I have a set of multivariate instances and I need to extract a representative set from these instances; for instance if I have 100,000 multivariate instances, I want to extract 1000 instances that would be representative of the original distribution. I used Latin Hypercube Sampling and Random Sampling to extract two representative sets and now I want to check how much of a correlation these two representative sets have with the original set.
If I further elaborate;
I have 100,000 multivariate instances (let's call it A)
I derive two representative samples from 'A' (each set will have 1000 instances; let's call these two sets B and C)
I want to check whether 'B' and 'C' preserves the distribution of the original 'A'.
Thanks a lot in advance!
This is more of a statistics question, but here's an outline.

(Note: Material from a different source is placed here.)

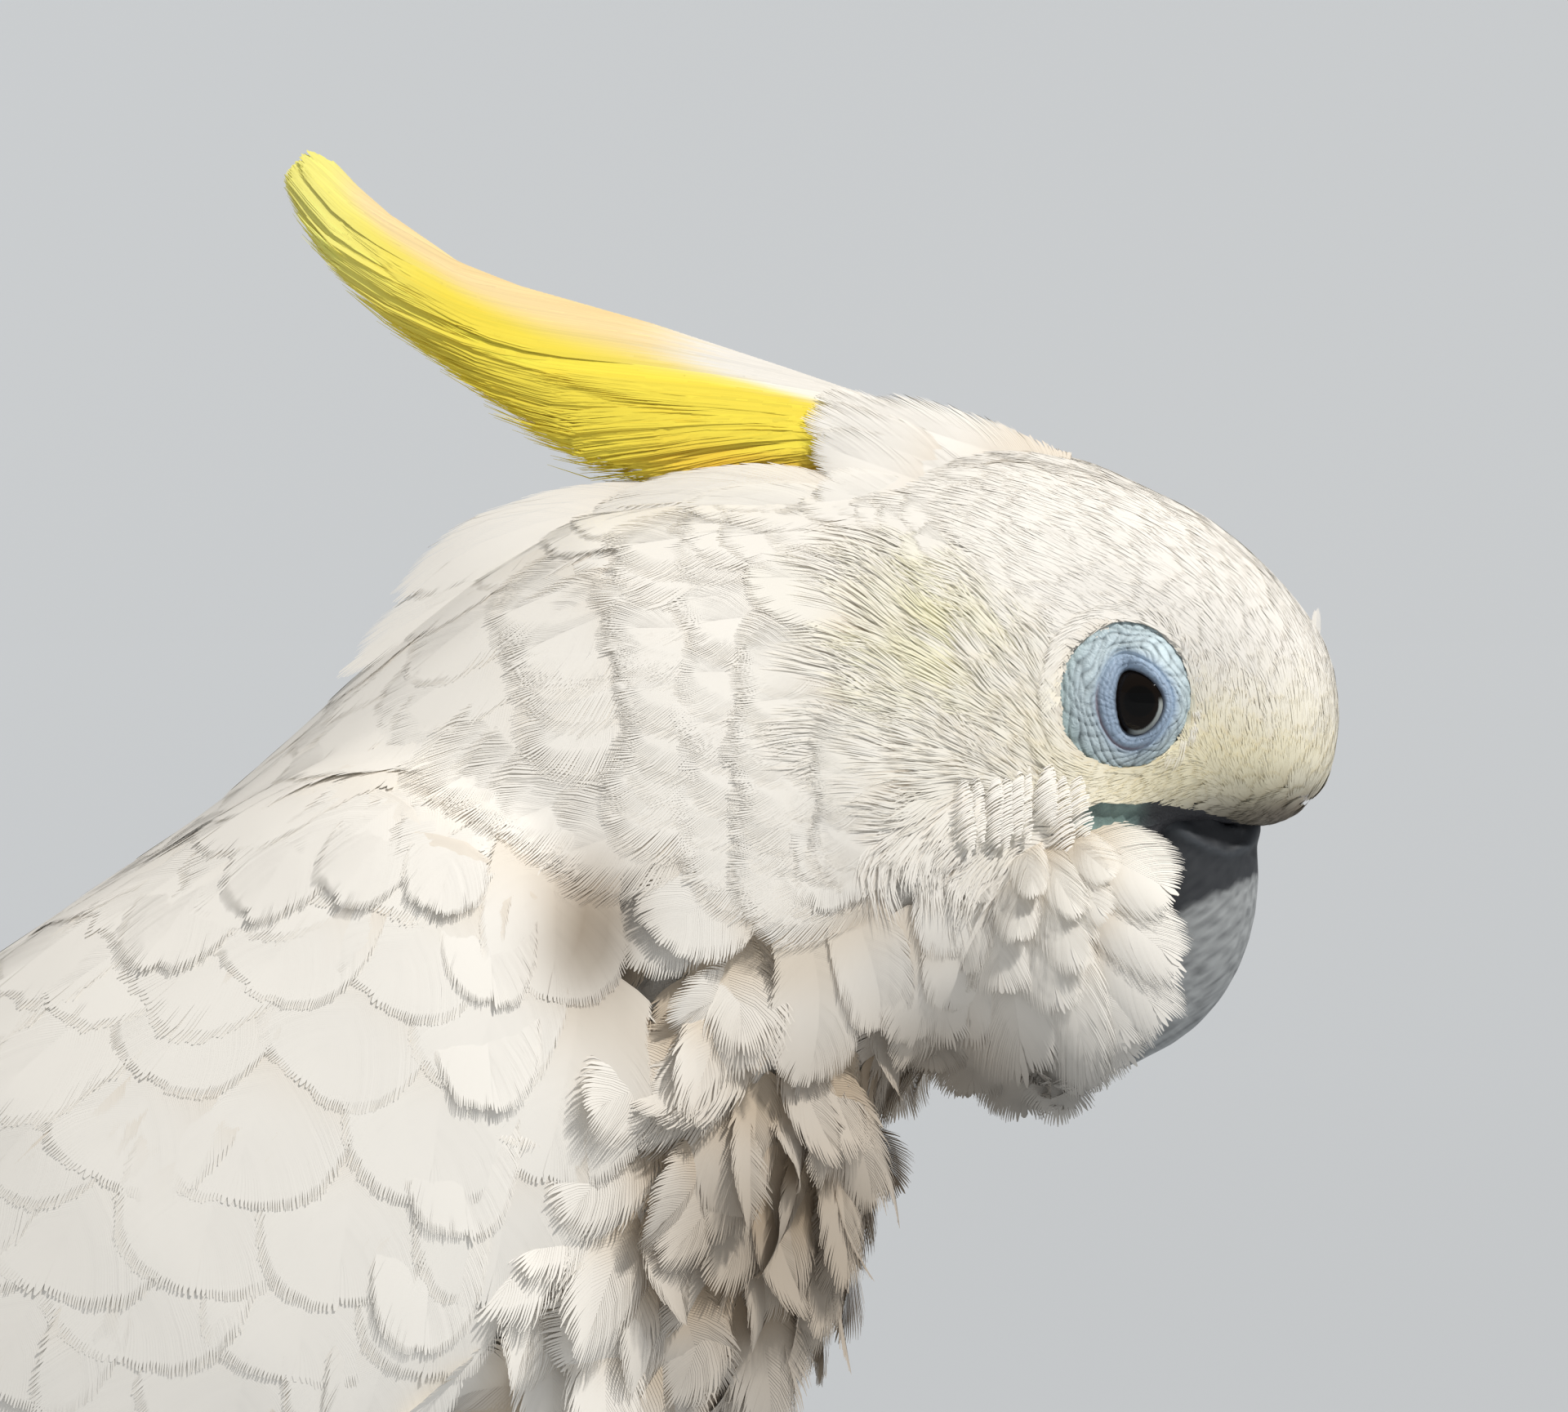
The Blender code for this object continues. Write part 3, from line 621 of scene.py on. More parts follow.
def strands(shaft, normal, half_width, rng, count, samples, width, ragged, camber):
    """Locks of loose barbs that fan out from each shaft and taper to points; returns what feathers() does."""
    n = len(shaft)
    tangent, normal, across = shaft_axes(shaft, normal)
    shape = (n, count, 1)
    aim = ((np.arange(count) + 0.5) / count * 2 - 1)[None, :, None] + rng.normal(0, 0.10, shape)
    t0 = rng.uniform(0.0, 0.42, shape) * (1 - 0.3 * np.abs(aim))
    t1 = 1 - 0.40 * aim**2 + rng.normal(0, 0.045, shape) * (0.6 + ragged)
    u = np.linspace(0, 1, samples)
    t = t0 + (t1 - t0) * u
    weave = rng.normal(0, 0.05, shape) * ragged * np.sin(u * 3 + rng.uniform(0, 6, shape))
    v = aim * (0.45 + 0.55 * u**1.2) + weave
    side = v * half_width[:, None, None]

    def read(values):
        return along(values, t.reshape(n, -1)).reshape(*t.shape, 3)

    a, m, ahead = unit(read(across)), unit(read(normal)), unit(read(tangent))
    past_tip = np.clip(t - 1, 0, None) * np.linalg.norm(shaft[:, -1] - shaft[:, 0], axis=-1)[:, None, None]
    layer = rng.uniform(-0.5, 0.5, shape) * 0.09 + rng.normal(0, 0.08, shape) * ragged * u**2
    high = layer - camber[:, None, None] * side**2
    middle = read(shaft) + a * side[..., None] + m * high[..., None] + ahead * past_tip[..., None]
    middle = clear_of_bare(middle, rng.uniform(-1, 1, (n, count, 1, 1)))
    run = unit(np.gradient(middle, axis=2) + ahead * 1e-3)
    roll = (rng.normal(0, 0.14, shape) * (0.2 + ragged))[..., None]
    edge = unit(np.cross(run, m)) * np.cos(roll) + m * np.sin(roll)
    taper = np.clip(1.02 - u**2.2, 0.05, 1) * np.clip(0.55 + 1.5 * u, 0, 1)
    thick = edge * (width * rng.uniform(0.7, 1.25, shape) * taper)[..., None]
    return strips(middle - thick, middle + thick, t, v, m)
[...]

Normally you'd use a Chi-squared test to compare the distributions. The basic steps are as follows.
Bin each of the data sets. Try to set up the bins so that there's at least 5 or more samples in each bin. (Use the same bins for all data sets).
Use the large sample "A" to determine the expected number of samples (call it f_e) in each bin. (BTW. Note that f_e for any particular bin would be 1/100 of the number samples in that particular bin, since sample A contains 100 times the data points of B or C).

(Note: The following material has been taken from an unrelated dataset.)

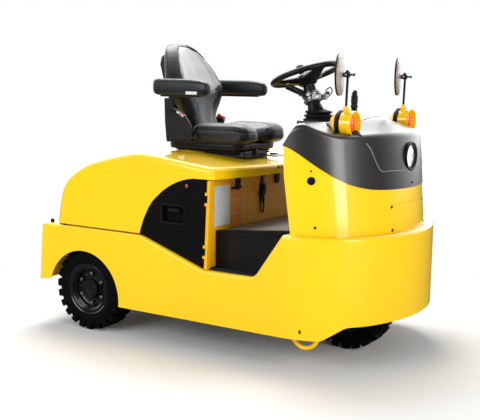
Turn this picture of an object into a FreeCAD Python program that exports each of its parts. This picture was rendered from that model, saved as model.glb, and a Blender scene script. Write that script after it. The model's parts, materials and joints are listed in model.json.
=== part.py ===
import FreeCAD, Part
import math
import os

# Three-wheeled electric tow tractor for airports and warehouses.
# Millimetres. +X is forward, +Y is the driver's left, +Z is up. The origin is on
# the ground, under the middle of the vehicle's length and width.

V = FreeCAD.Vector

# ---------------------------------------------------------------- overall sizes
body_length = 1680.0        # rear edge of the skirt to the nose
coupling_reach = 110.0      # tow jaw behind the foot of the rear plate
overall_width = 1000.0
wheelbase = 1100.0
front_overhang = 313.0      # front wheel axis to the nose

nose_x = (body_length + coupling_reach) / 2
tail_x = nose_x - body_length
jaw_end_x = tail_x - coupling_reach
steer_x = nose_x - front_overhang
rear_axle_x = steer_x - wheelbase
half_width = overall_width / 2

# ---------------------------------------------------------------- sheet and gaps
skirt_plate = 6.0           # lower body shell
skirt_shoulder = 14.0       # radius of its upper edges
hood_shoulder = 22.0        # radius of the hood's edges
cover_sheet = 4.0           # hood, doors and front panel
moving_gap = 5.0            # between panels that move past each other
seat_gap = 0.3              # between a piece and the curved seat that carries it
running_gap = 0.05          # radial play of a shaft in its bore

# ---------------------------------------------------------------- heights
skirt_bottom = 143.0
rear_skirt_bottom = 210.0
nose_skirt_bottom = 198.0
step_height = 366.0
fender_height = 478.0
ledge_height = 551.0
lip_bottom = 741.0          # underside of the hood's front lip
hood_top = 828.0

# ---------------------------------------------------------------- wheels
tyre_diameter = 380.0
tyre_width = 115.0
rim_radius = 104.0          # tyre seat
rim_flange_radius = 118.0
rim_width = 104.0
rear_wheel_y = half_width - 88.5     # middle plane of a rear wheel
spindle_radius = 20.0
hub_radius = 46.0
bolt_circle_radius = 68.0
axle_z = tyre_diameter / 2

# ---------------------------------------------------------------- chassis
chassis_plate = 8.0
tray_bottom = 150.0
tray_half_width = half_width - 66
tray_rear_x = rear_axle_x + tyre_diameter / 2 + 35
tray_front_x = steer_x - 222
rail_y = 306.0
rail_bottom = 250.0
rail_top = 354.0
battery_length = 410.0
battery_width = 2 * (tray_half_width - 19)
battery_height = 540.0
bearing_radius = 75.0
stem_radius = 30.0
bridge_z = 430.0
bridge_half_width = half_width - 180
arch_radius = tyre_diameter / 2 + 19
arch_z = axle_z - 27            # centre of the wheel arch

# ---------------------------------------------------------------- hood and doors
hood_rear_x = tail_x + 90
hood_half_width = half_width - 15
box_front_x = nose_x - 756      # face of the battery box's front panel
post_width = 14.0
post_lean = 14.0                # the post's top stands this far ahead of its foot
step_rear_x = box_front_x + 1
door_arc_rear_x = step_rear_x - 341
hinge_x = hood_rear_x - 10
hinge_z = fender_height + 12
hinge_pin_radius = 4.0
hinge_y = 300.0

# ---------------------------------------------------------------- foot well
well_half_width = half_width - 100
pan_sheet = 6.0
floor_rear_z = 515.0
floor_slope = 0.094             # rise of the floor per unit forward
mat_thickness = 4.0
step_front_x = step_rear_x + 376

# ---------------------------------------------------------------- front body
front_half_width = half_width - 20
front_panel_x = nose_x - 38     # panel's foot on the centreline
front_lean = 0.1                # how far the front leans back per unit of height
panel_rear_x = nose_x - 353
cowl_rear_z = 899.0
cowl_front_z = 721.0
cowl_overhang = 4.0
lamp_z = 847.0
lamp_radius = 59.0
lamp_rim = 10.0                 # width of the black ring around the lens
lamp_face_x = front_panel_x - 20
access_half_width = 178.0

# ---------------------------------------------------------------- steering
column_foot = V(nose_x - 495, 0, 978)
column_lean = math.radians(19)
column_axis = V(-math.sin(column_lean), 0, math.cos(column_lean))
wheel_distance = 208.0          # from the column's foot to the rim's plane
wheel_radius = 146.0
wheel_grip_radius = 13.0
shaft_radius = 10.0
column_radius = 22.0

# ---------------------------------------------------------------- signals and mirrors
signal_y = 286.0
signal_x = nose_x - 234
signal_z = 982.0
signal_radius = 50.0
signal_length = 88.0
mirror_z = 1172.0
mirror_radius = 81.0
mirror_yaw = math.radians(17)

# ---------------------------------------------------------------- seat
seat_rear_x = nose_x - 1198
seat_base_length = 410.0
seat_base_half_width = 130.0
seat_base_top = 860.0
cushion_bottom = 876.0
cushion_top = 944.0
cushion_half_width = 190.0
backrest_half_width = 190.0
armrest_y = 240.0
armrest_width = 48.0
armrest_pivot = V(seat_rear_x + 8, 0, 1108)


# ---------------------------------------------------------------- helpers
def box(x0, x1, y0, y1, z0, z1):
    return Part.makeBox(x1 - x0, y1 - y0, z1 - z0, V(x0, y0, z0))


def rod(start, end, radius):
    return Part.makeCylinder(radius, (end - start).Length, start, end - start)


def ball(centre, radius):
    return Part.makeSphere(radius, centre)


def fused(shapes):
    return shapes[0].fuse(shapes[1:]).removeSplitter()


def mirrored(shape):
    """The same piece on the other side of the vehicle."""
    return shape.mirror(V(0, 0, 0), V(0, 1, 0))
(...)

To test one of the samples (say B) calculate the sum: S = sum over all bins of (f_o - f_e)^2/fe, where f_o is the observed frequency in the bin.
This sum is a Chi-squared variable with degrees of freedom one less than the total number of bins that you are using.
Calculate 1 - chi2cdf(S,dof). This is the probability that a sum as large or larger than the one you obtained (S), could have happened purely due to random variations (that is, even if the distribution were identical). So a small result (close to 0) means that the distribution are likely to be different, and a large result (close to 1) means they're not likely to be significantly different.
There's probably a library function to do all of the above. IDK, as I haven't used any statistics libraries for a long while.